Exactly repeat the lines starting at the one that holds "Turn this picture" and ending at the one that holds "import * as BufferGeometryUtils". Both end lines count; leave out everything else.

**MATERIAL FOR THIS TASK**
□ □ □ □ □

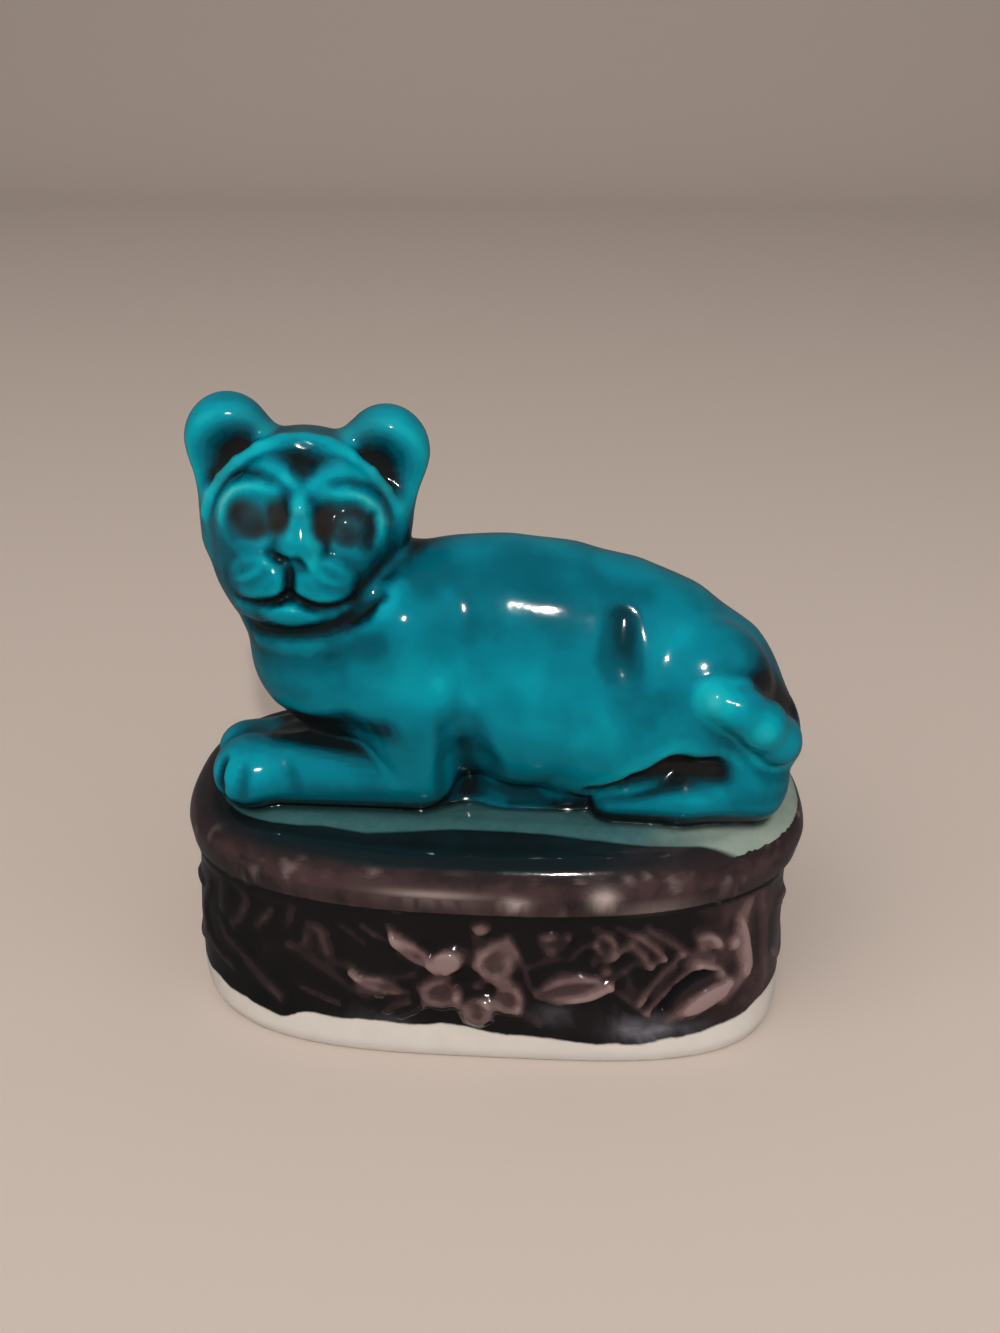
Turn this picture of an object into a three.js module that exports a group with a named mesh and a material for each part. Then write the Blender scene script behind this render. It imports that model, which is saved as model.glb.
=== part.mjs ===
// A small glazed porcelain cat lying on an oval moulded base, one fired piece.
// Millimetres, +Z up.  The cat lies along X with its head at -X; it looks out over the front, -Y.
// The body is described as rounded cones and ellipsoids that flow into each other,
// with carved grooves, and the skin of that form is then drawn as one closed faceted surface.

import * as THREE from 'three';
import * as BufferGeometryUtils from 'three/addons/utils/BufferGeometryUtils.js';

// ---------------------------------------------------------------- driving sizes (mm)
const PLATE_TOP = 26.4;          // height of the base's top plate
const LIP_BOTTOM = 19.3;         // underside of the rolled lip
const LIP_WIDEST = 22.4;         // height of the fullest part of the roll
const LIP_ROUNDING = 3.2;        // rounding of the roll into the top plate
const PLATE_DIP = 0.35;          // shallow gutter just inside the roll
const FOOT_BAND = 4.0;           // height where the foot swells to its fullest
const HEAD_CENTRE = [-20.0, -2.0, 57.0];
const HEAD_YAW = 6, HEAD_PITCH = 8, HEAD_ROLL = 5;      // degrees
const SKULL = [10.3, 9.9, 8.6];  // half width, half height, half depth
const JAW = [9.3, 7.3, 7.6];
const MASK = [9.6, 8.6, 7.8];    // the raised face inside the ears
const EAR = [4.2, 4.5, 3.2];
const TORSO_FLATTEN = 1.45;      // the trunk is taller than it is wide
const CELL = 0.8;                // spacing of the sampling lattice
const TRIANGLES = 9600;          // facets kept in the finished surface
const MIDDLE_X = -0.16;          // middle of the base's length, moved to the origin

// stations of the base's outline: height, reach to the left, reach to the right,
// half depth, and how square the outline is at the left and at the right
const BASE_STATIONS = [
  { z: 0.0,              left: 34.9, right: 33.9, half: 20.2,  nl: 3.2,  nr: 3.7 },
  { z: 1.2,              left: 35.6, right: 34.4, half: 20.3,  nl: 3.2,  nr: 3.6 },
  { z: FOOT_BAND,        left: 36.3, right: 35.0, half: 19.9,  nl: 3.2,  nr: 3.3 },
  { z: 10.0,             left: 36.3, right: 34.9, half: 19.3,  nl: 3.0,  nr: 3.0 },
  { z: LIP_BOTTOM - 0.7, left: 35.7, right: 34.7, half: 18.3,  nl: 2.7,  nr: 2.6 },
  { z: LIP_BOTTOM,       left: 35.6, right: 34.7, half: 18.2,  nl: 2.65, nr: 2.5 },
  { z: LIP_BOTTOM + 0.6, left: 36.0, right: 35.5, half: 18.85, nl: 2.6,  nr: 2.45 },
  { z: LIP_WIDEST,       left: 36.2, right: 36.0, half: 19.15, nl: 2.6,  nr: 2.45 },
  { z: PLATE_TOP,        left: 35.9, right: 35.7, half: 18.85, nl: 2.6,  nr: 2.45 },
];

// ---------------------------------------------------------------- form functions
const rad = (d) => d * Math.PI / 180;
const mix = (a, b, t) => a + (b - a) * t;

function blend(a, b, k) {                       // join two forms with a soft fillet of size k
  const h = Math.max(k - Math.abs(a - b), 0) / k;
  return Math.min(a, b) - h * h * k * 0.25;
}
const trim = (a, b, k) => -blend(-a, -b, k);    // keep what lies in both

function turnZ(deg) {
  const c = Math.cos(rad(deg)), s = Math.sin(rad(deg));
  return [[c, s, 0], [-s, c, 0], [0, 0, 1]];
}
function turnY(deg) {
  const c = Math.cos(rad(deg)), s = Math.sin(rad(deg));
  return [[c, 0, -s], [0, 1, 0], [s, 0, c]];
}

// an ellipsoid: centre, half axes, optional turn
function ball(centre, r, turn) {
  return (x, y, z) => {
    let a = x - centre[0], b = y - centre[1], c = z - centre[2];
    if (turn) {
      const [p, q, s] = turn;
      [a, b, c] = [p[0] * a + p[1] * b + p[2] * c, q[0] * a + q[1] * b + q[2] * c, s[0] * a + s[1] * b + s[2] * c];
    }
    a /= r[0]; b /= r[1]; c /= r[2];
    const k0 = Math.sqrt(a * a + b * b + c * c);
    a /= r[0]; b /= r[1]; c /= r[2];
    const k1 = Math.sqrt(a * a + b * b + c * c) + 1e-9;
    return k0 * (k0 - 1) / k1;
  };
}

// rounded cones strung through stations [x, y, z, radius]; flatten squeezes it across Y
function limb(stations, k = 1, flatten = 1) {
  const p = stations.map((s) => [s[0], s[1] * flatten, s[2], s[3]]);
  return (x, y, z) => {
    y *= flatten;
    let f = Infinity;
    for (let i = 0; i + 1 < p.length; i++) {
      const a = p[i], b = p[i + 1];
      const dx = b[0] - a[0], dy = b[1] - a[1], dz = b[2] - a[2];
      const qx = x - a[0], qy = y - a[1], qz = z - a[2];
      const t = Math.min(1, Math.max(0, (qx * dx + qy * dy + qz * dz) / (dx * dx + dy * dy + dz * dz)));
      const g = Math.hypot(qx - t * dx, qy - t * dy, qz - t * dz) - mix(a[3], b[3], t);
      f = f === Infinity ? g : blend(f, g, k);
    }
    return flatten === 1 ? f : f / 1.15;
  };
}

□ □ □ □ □

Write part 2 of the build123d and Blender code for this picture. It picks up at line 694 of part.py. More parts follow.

□ □ □ □ □

**ANSWER TO THIS PROBLEM**
Turn this picture of an object into a three.js module that exports a group with a named mesh and a material for each part. Then write the Blender scene script behind this render. It imports that model, which is saved as model.glb.
=== part.mjs ===
// A small glazed porcelain cat lying on an oval moulded base, one fired piece.
// Millimetres, +Z up.  The cat lies along X with its head at -X; it looks out over the front, -Y.
// The body is described as rounded cones and ellipsoids that flow into each other,
// with carved grooves, and the skin of that form is then drawn as one closed faceted surface.

import * as THREE from 'three';
import * as BufferGeometryUtils from 'three/addons/utils/BufferGeometryUtils.js';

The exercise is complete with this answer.